A Successful GIS Project Model

Building a successful geographic information system means harnessing effective management techniques and organizational structures.

by / February 29, 1996
Project delays and failures can eat up time, resources, goodwill and -- not infrequently -- professional reputations.

Over the years, a number of Geographic Information System (GIS) projects have failed to deliver expected results. In many cases, these projects were doomed almost from their start by management techniques and organizational structures ill suited to achieving a successful GIS.

The reason behind failure is often one of orientation. After all, local governments typically are vertical organizations with largely autonomous departments. By contrast, GIS and related technologies are horizontal in nature, typically spanning more than one department and counting as users everyone from engineers to planners and anyone else who relies on maps and records to do their daily work. Because GIS enjoys wide usage for a myriad of tasks, a derailed GIS project can be serious indeed.

Experience suggests that when a vertical (that is, a centralized, command-and-control-type) approach to project organization and management is adopted to implement a horizontal technology like GIS, communication lapses can occur, disputes can erupt over priorities, budget disagreement can become intractable and the technology's "host" department can come to dominate the decision-making process to the exclusion of others. These factors, among others, can contribute to delays, lowered expectations and outright project failure.

An alternative approach organizes a GIS project around a structure capable of building consensus, promoting cooperation and achieving success. The structure does this by drawing on the active participation of every department having a tangible interest in seeing the project succeed. GIS projects in communities as diverse as Indianapolis; Riverside, Calif.; Cincinnati; Dubuque, Iowa; Columbus, Ohio, and Winnebago County, Wis., have already adopted or intend to adopt just such an approach to their projects.
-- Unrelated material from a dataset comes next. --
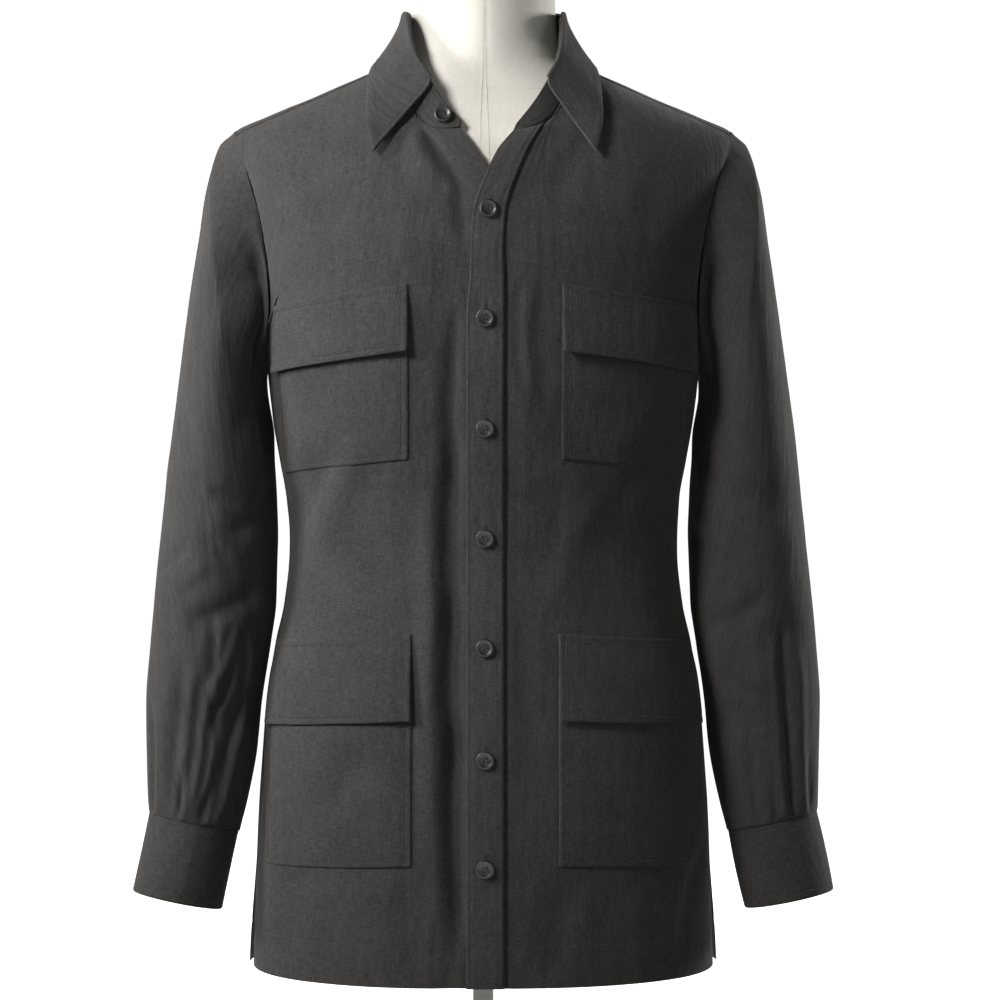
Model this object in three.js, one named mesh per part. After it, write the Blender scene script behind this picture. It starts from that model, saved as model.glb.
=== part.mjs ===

While variations can be and have been adopted, this highly effective project structure has the following general characteristics:

* A policy team made up of cabinet-level executives and/or department heads from every department having a stake in the project. This team meets regularly to determine funding sources, review budget issues, set project priorities, resolve conflicts, establish policies and determine project timetables. The team chooses its own leaders and is responsible to the mayor, city or county manager or council. The team also shares responsibility for hiring and firing the project manager.

* A project team made up of middle managers from stakeholder departments concerns itself with the technical issues related to project planning, design and the ultimate deployment of the technology. This team joins with the policy team to direct a project manager.

* A project manager is responsible for implementing both team's directives. The project manager does this with
the help of technology experts drawn from each of the participating departments. In this way, the project
moves ahead through a process of consensus building, regular and ongoing communication and mutual cooperation reached with the active participation of each department having a stake in the project. Typically, the project manager chairs neither the policy group nor the project group. Instead, these groups are responsible for setting agendas, fixing timetables and determining other critical project milestones.

How does this structure work in practice? Riverside, Calif., is a rapidly growing, 77-square-mile city of 225,000 east of Los Angeles. The city's Computer Automated Design, Mapping and Engineering (CADME) project was launched in 1991. Multiple city departments worked together to develop an extensive, sophisticated system that will help the city efficiently and cost-effectively deliver its services well into the future. The CADME project team is structured horizontally across departmental lines with representatives from Planning, Public Works, the Electric and Water divisions of Public Utilities and Information Systems.

With city management support, team members have the authority and responsibility to achieve project objectives with only limited management involvement. This working environment has led to a sense of teamwork and sparked innovation, both of which have resulted in a highly successful project. The team not only has consistently met its objectives on time and on budget, but the project is achieving even more than was initially expected.

Winnebago County, Wis., began using GIS technology in the early 1980s. Seeing a critical need for a modern land records system, the county created the Land Records Council (LRC) in 1989. The LRC later expanded to include representatives from each of the county's 21 municipalities and, ultimately, became the project team for the Winnebago County Geographic Information System (WINGS).

Project policy issues and approval for major investments were the responsibility of an executive committee, which represented the participating communities and helped foster cooperation among no fewer than 154 elected officials. The LRC created an environment conducive to ongoing, open communication that helped build cooperation and lasting commitment to the project. The LRC also facilitated consensus building on technical project issues such as database design, hardware and software selection, and data conversion and maintenance.

The structure outlined here addresses short-term project issues as well as long-term issues such as new applications development, ongoing database maintenance and system expansion. The structure is not that of a committee but of a team or a task force. The structure emphasizes consensus building, provides a means for education, relies on constant and open communication, helps promote and maintain enthusiasm, and establishes an effective and fair mechanism to resolve conflicts and set priorities. As a result, so long as its participants agree to this format and believe in the project, the GIS will have an excellent chance of succeeding.

The stakes are high when any major technology project is undertaken. The difference between success and failure frequently hinges on having an effective and workable project management structure.

Bart E. Elliott is associate principal of Denver-based UGC Consulting and directs the firm's public sector business segment.